Exercise goal → Quote the whole listing word for word, please.

Raw data →
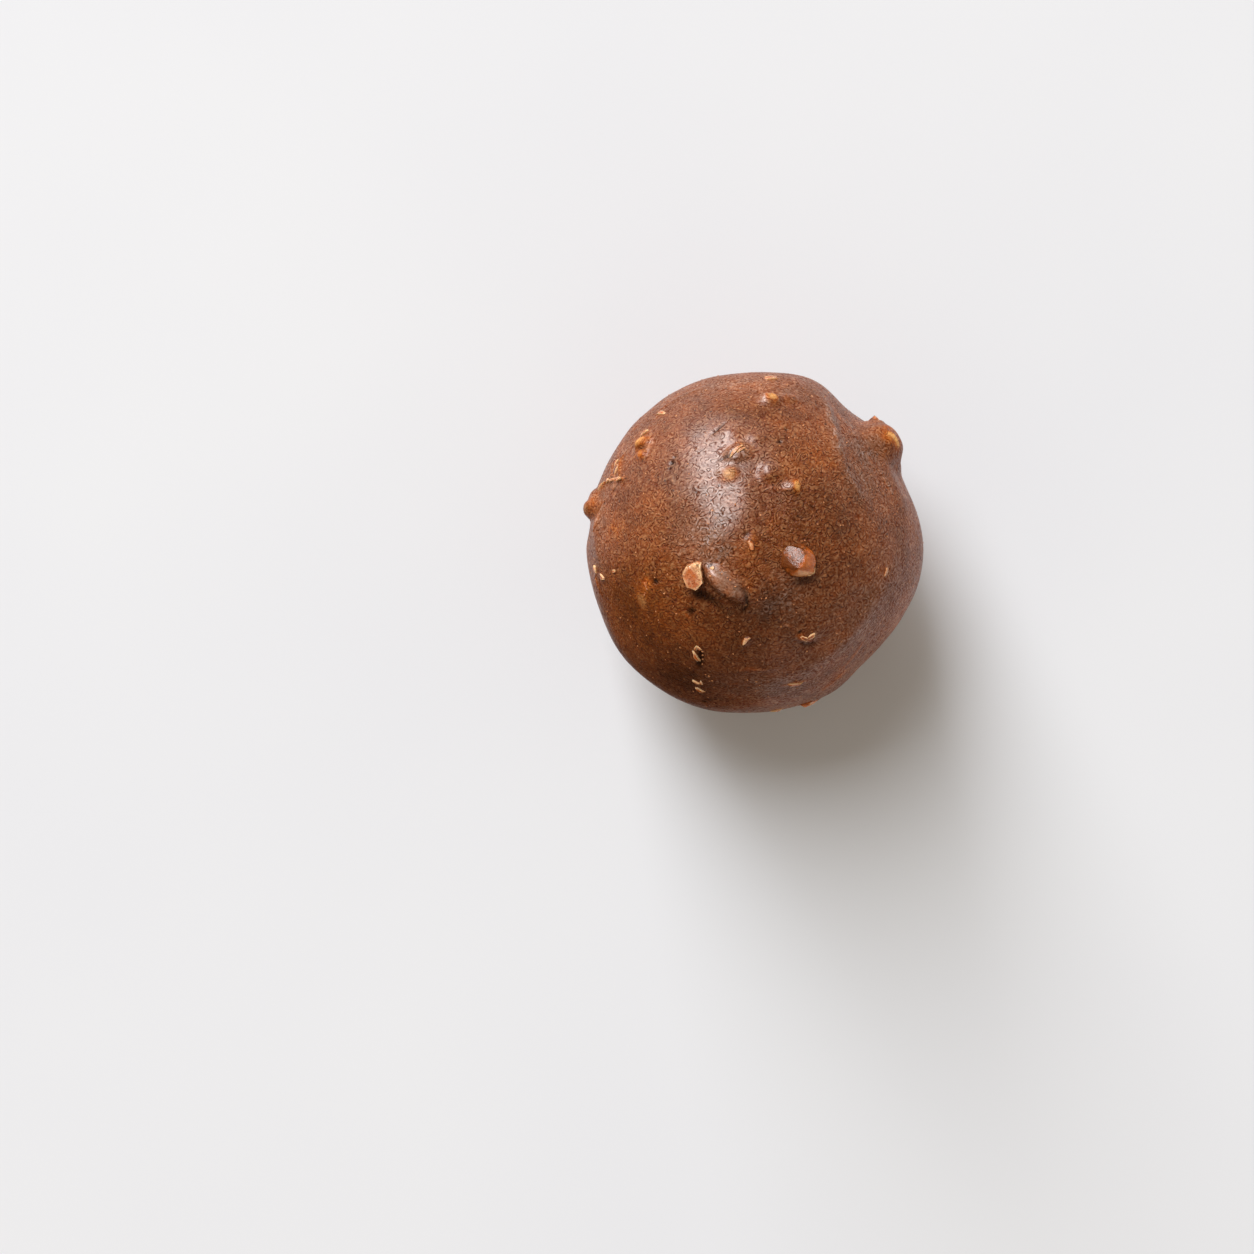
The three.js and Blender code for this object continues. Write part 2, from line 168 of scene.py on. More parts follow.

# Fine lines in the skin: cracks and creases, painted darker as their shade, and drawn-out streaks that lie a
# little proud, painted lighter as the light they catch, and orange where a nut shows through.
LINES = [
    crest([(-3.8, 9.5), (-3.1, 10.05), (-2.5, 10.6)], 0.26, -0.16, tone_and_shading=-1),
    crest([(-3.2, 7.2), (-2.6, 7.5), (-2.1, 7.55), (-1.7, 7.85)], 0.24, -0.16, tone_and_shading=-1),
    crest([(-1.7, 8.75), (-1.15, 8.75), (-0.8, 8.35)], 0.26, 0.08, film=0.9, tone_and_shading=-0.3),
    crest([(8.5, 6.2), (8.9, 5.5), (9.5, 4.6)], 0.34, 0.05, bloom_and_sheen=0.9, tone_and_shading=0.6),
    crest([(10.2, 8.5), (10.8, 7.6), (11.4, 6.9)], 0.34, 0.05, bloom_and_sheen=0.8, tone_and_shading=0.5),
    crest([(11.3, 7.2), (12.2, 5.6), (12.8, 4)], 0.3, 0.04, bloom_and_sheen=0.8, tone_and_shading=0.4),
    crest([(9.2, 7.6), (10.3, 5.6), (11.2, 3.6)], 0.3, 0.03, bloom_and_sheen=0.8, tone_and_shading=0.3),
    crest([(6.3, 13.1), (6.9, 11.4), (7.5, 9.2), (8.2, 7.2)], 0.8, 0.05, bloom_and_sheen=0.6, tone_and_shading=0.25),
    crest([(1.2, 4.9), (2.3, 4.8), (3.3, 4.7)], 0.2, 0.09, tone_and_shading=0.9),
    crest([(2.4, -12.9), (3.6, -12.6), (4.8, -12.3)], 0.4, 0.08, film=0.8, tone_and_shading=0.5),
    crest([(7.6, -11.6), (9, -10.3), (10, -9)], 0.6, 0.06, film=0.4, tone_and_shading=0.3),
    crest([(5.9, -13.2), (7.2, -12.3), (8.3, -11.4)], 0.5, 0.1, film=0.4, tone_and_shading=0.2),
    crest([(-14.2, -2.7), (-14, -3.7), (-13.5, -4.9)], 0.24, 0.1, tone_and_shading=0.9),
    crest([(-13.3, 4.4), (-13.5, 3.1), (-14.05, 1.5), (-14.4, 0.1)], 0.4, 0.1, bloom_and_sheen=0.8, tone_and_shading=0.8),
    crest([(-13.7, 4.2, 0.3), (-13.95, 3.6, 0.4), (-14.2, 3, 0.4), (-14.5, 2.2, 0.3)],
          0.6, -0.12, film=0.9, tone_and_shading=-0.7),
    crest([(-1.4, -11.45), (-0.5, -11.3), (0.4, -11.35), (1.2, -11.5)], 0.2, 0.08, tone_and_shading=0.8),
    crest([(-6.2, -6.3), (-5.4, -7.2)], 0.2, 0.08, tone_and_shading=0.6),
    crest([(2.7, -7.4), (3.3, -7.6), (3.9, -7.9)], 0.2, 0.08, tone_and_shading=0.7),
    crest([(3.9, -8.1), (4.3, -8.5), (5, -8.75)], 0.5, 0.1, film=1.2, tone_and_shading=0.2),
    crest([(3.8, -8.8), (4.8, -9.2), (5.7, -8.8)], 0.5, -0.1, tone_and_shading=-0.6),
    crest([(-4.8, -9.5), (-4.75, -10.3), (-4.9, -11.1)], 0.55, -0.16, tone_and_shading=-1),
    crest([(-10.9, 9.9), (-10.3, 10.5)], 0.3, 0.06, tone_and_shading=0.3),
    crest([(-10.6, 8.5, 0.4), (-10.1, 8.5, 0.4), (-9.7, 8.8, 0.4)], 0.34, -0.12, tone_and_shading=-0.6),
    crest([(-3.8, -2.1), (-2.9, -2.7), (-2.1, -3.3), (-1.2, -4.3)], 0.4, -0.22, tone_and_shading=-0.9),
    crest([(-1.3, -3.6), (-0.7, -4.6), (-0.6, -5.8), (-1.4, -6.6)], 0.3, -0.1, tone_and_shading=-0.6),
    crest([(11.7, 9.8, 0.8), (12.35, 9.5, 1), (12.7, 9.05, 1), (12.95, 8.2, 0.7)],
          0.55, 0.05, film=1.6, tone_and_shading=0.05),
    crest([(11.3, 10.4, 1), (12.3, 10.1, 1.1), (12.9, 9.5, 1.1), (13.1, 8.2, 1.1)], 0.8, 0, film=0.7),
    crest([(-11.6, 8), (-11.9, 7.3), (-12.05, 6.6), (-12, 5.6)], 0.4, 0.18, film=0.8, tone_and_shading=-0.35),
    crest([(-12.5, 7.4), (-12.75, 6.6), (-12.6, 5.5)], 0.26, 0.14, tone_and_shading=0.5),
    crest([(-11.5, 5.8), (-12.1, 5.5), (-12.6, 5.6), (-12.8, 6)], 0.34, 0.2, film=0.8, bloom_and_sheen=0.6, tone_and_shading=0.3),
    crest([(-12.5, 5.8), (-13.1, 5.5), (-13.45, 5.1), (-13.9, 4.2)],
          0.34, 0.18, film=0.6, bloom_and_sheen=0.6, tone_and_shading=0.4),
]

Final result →
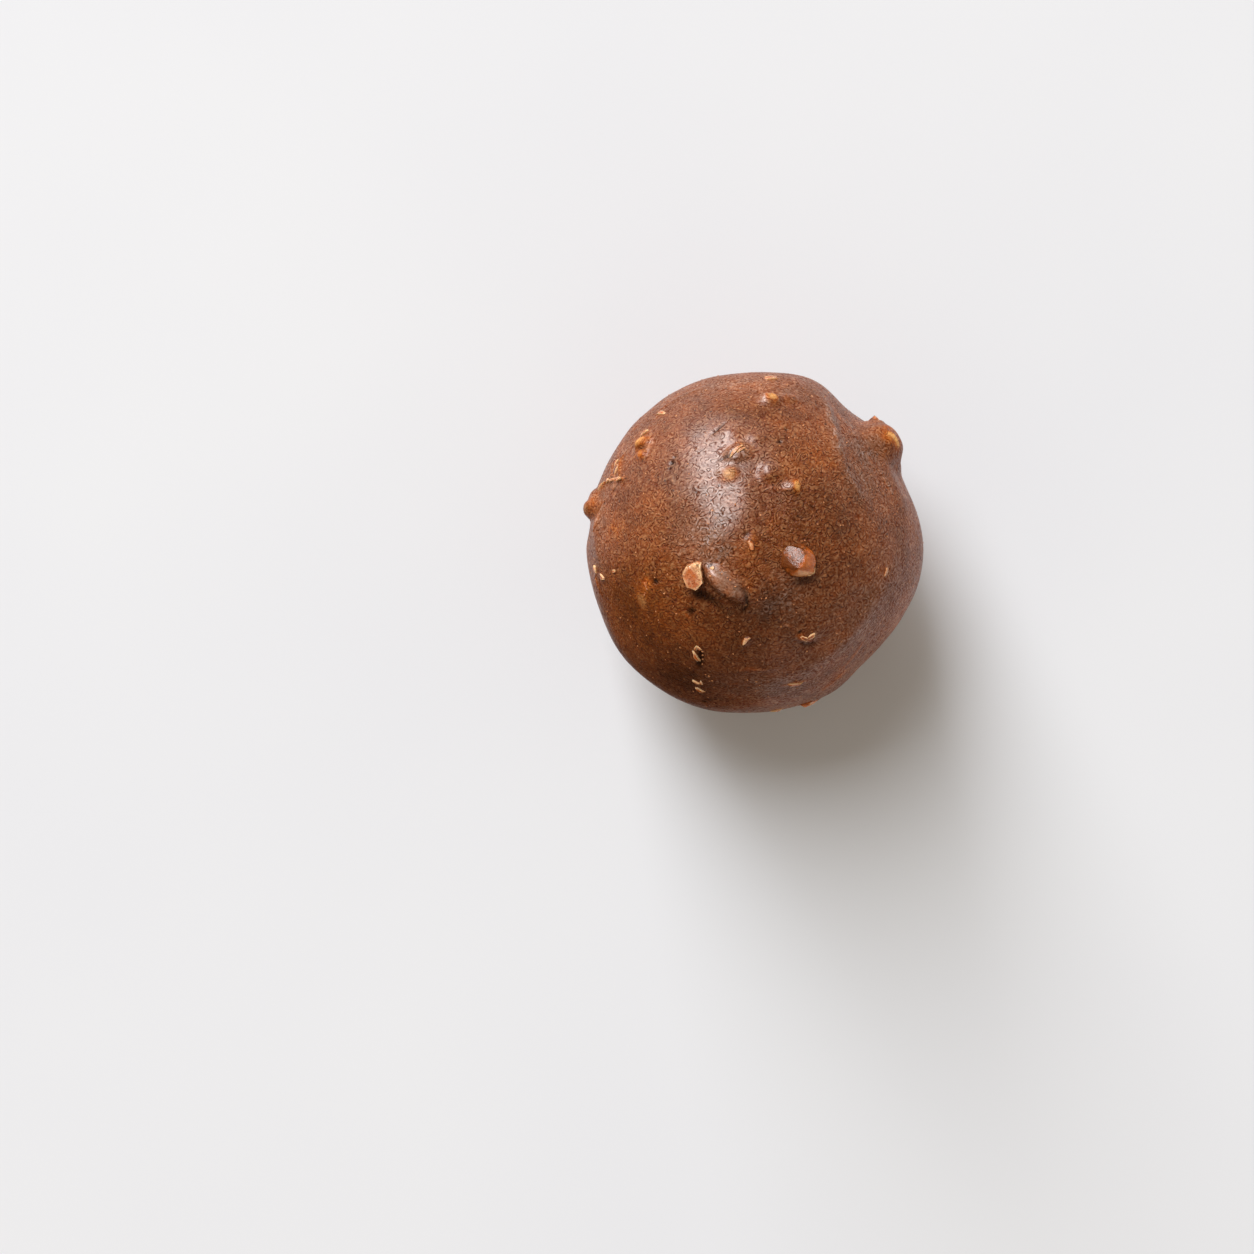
The three.js and Blender code for this object continues. Write part 2, from line 168 of scene.py on. More parts follow.

# Fine lines in the skin: cracks and creases, painted darker as their shade, and drawn-out streaks that lie a
# little proud, painted lighter as the light they catch, and orange where a nut shows through.
LINES = [
    crest([(-3.8, 9.5), (-3.1, 10.05), (-2.5, 10.6)], 0.26, -0.16, tone_and_shading=-1),
    crest([(-3.2, 7.2), (-2.6, 7.5), (-2.1, 7.55), (-1.7, 7.85)], 0.24, -0.16, tone_and_shading=-1),
    crest([(-1.7, 8.75), (-1.15, 8.75), (-0.8, 8.35)], 0.26, 0.08, film=0.9, tone_and_shading=-0.3),
    crest([(8.5, 6.2), (8.9, 5.5), (9.5, 4.6)], 0.34, 0.05, bloom_and_sheen=0.9, tone_and_shading=0.6),
    crest([(10.2, 8.5), (10.8, 7.6), (11.4, 6.9)], 0.34, 0.05, bloom_and_sheen=0.8, tone_and_shading=0.5),
    crest([(11.3, 7.2), (12.2, 5.6), (12.8, 4)], 0.3, 0.04, bloom_and_sheen=0.8, tone_and_shading=0.4),
    crest([(9.2, 7.6), (10.3, 5.6), (11.2, 3.6)], 0.3, 0.03, bloom_and_sheen=0.8, tone_and_shading=0.3),
    crest([(6.3, 13.1), (6.9, 11.4), (7.5, 9.2), (8.2, 7.2)], 0.8, 0.05, bloom_and_sheen=0.6, tone_and_shading=0.25),
    crest([(1.2, 4.9), (2.3, 4.8), (3.3, 4.7)], 0.2, 0.09, tone_and_shading=0.9),
    crest([(2.4, -12.9), (3.6, -12.6), (4.8, -12.3)], 0.4, 0.08, film=0.8, tone_and_shading=0.5),
    crest([(7.6, -11.6), (9, -10.3), (10, -9)], 0.6, 0.06, film=0.4, tone_and_shading=0.3),
    crest([(5.9, -13.2), (7.2, -12.3), (8.3, -11.4)], 0.5, 0.1, film=0.4, tone_and_shading=0.2),
    crest([(-14.2, -2.7), (-14, -3.7), (-13.5, -4.9)], 0.24, 0.1, tone_and_shading=0.9),
    crest([(-13.3, 4.4), (-13.5, 3.1), (-14.05, 1.5), (-14.4, 0.1)], 0.4, 0.1, bloom_and_sheen=0.8, tone_and_shading=0.8),
    crest([(-13.7, 4.2, 0.3), (-13.95, 3.6, 0.4), (-14.2, 3, 0.4), (-14.5, 2.2, 0.3)],
          0.6, -0.12, film=0.9, tone_and_shading=-0.7),
    crest([(-1.4, -11.45), (-0.5, -11.3), (0.4, -11.35), (1.2, -11.5)], 0.2, 0.08, tone_and_shading=0.8),
    crest([(-6.2, -6.3), (-5.4, -7.2)], 0.2, 0.08, tone_and_shading=0.6),
    crest([(2.7, -7.4), (3.3, -7.6), (3.9, -7.9)], 0.2, 0.08, tone_and_shading=0.7),
    crest([(3.9, -8.1), (4.3, -8.5), (5, -8.75)], 0.5, 0.1, film=1.2, tone_and_shading=0.2),
    crest([(3.8, -8.8), (4.8, -9.2), (5.7, -8.8)], 0.5, -0.1, tone_and_shading=-0.6),
    crest([(-4.8, -9.5), (-4.75, -10.3), (-4.9, -11.1)], 0.55, -0.16, tone_and_shading=-1),
    crest([(-10.9, 9.9), (-10.3, 10.5)], 0.3, 0.06, tone_and_shading=0.3),
    crest([(-10.6, 8.5, 0.4), (-10.1, 8.5, 0.4), (-9.7, 8.8, 0.4)], 0.34, -0.12, tone_and_shading=-0.6),
    crest([(-3.8, -2.1), (-2.9, -2.7), (-2.1, -3.3), (-1.2, -4.3)], 0.4, -0.22, tone_and_shading=-0.9),
    crest([(-1.3, -3.6), (-0.7, -4.6), (-0.6, -5.8), (-1.4, -6.6)], 0.3, -0.1, tone_and_shading=-0.6),
    crest([(11.7, 9.8, 0.8), (12.35, 9.5, 1), (12.7, 9.05, 1), (12.95, 8.2, 0.7)],
          0.55, 0.05, film=1.6, tone_and_shading=0.05),
    crest([(11.3, 10.4, 1), (12.3, 10.1, 1.1), (12.9, 9.5, 1.1), (13.1, 8.2, 1.1)], 0.8, 0, film=0.7),
    crest([(-11.6, 8), (-11.9, 7.3), (-12.05, 6.6), (-12, 5.6)], 0.4, 0.18, film=0.8, tone_and_shading=-0.35),
    crest([(-12.5, 7.4), (-12.75, 6.6), (-12.6, 5.5)], 0.26, 0.14, tone_and_shading=0.5),
    crest([(-11.5, 5.8), (-12.1, 5.5), (-12.6, 5.6), (-12.8, 6)], 0.34, 0.2, film=0.8, bloom_and_sheen=0.6, tone_and_shading=0.3),
    crest([(-12.5, 5.8), (-13.1, 5.5), (-13.45, 5.1), (-13.9, 4.2)],
          0.34, 0.18, film=0.6, bloom_and_sheen=0.6, tone_and_shading=0.4),
]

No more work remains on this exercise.